Wednesday, August 11, 2010

3 Billion Allocated For Jobless Homeowners

Washington…The Obama administration announced Wednesday that as part of an ongoing effort to stabilize housing markets it will send a $3 billion lifeline to jobless homeowners struggling to make mortgage payments. Tapping into resources from the $700 billion Wall Street bailout, the Treasury Department will add $2 billion to its existing "Hardest Hit Fund," assisting the 17 states that have unemployment rates higher than the national average, along with Washington D.C.

A new $1 billion program led by the Department of Housing and Urban Development will give homeowners who are at risk of foreclosure due to involuntary unemployment, underemployment, or a medical condition interest-free loans for as much as $50,000 for up to two years.

The two programs "will ultimately impact a broad group of struggling borrowers across the country and in doing so further contribute to the administration's efforts to stabilize housing markets and communities across the country," Bill Apgar, HUD Senior Advisor for Mortgage Finance, said in a statement.

Officials said they will not have an estimate of how many people will benefit from the programs until next month.
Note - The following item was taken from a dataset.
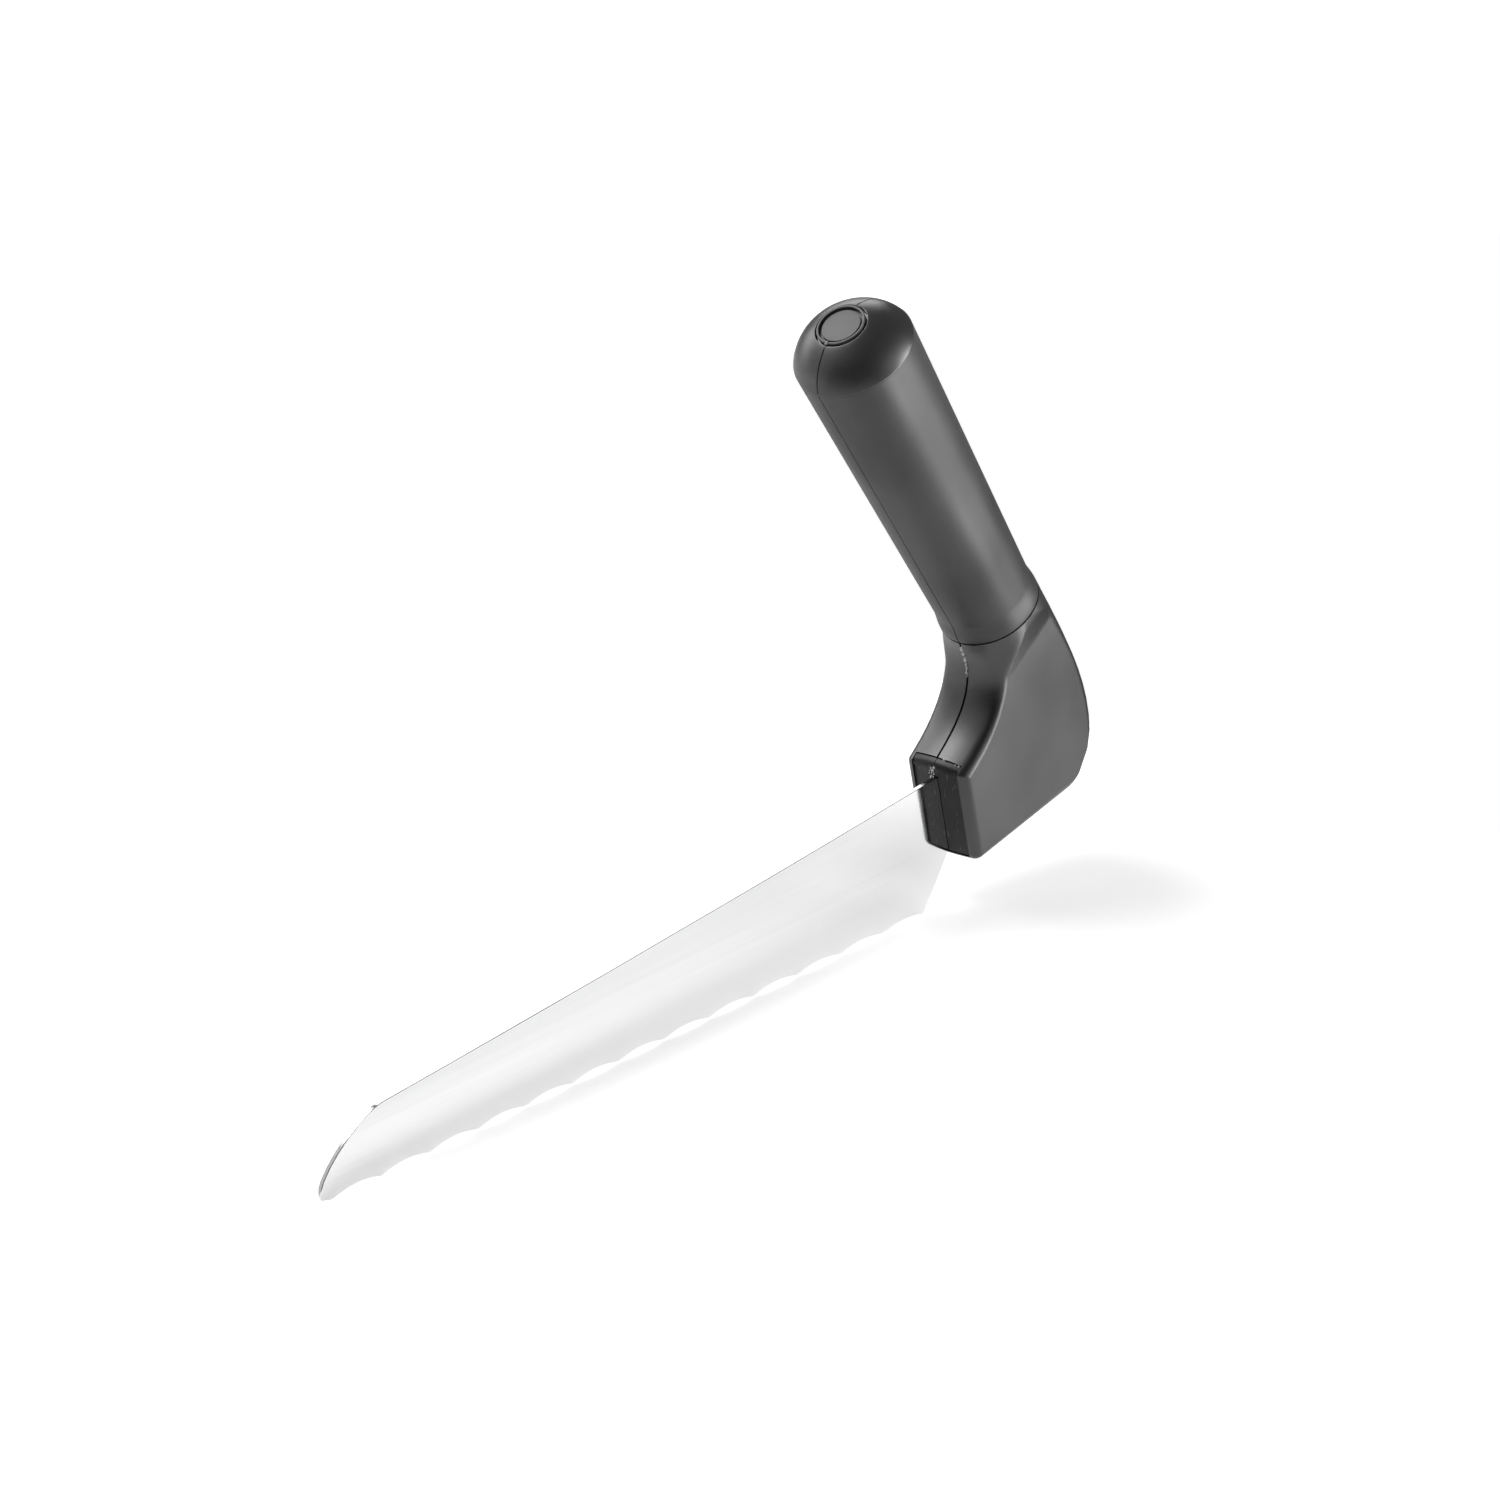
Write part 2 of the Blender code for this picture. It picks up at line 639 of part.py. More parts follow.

Fed keeps key interest rate low


Tom Hoenig, president of the Federal Reserve Bank of Kansas City, remained the sole dissenting voice on the Federal Open Market Committee as it once again voted to keep short-term interest rates low.
The FOMC is the policy-making committee of the Board of Governors of the Federal Reserve System. It announced on Tuesday its decision to keep short-term interest rates between zero and 0.25 percent in an effort to stimulate the economy.
That’s because the committee expects the pace of economic recovery to be slower than previously anticipated.
The FOMC said household spending is increasing gradually, but it’s being curbed by high unemployment , modest income growth, lower housing wealth and tight credit. Business spending on equipment and software is rising, but employers still aren’t eager to hire.
The federal funds rate, the overnight interest rate banks can charge to lend money to other banks through the Federal Reserve, is the main tool the Fed uses to control the economy. With the decision not to change the rate, it remains at its lowest level in 65 years.
In addition to keeping interest rates low, the committee decided to maintain current levels of long-term securities in its portfolio by rolling them over into new securities as they mature.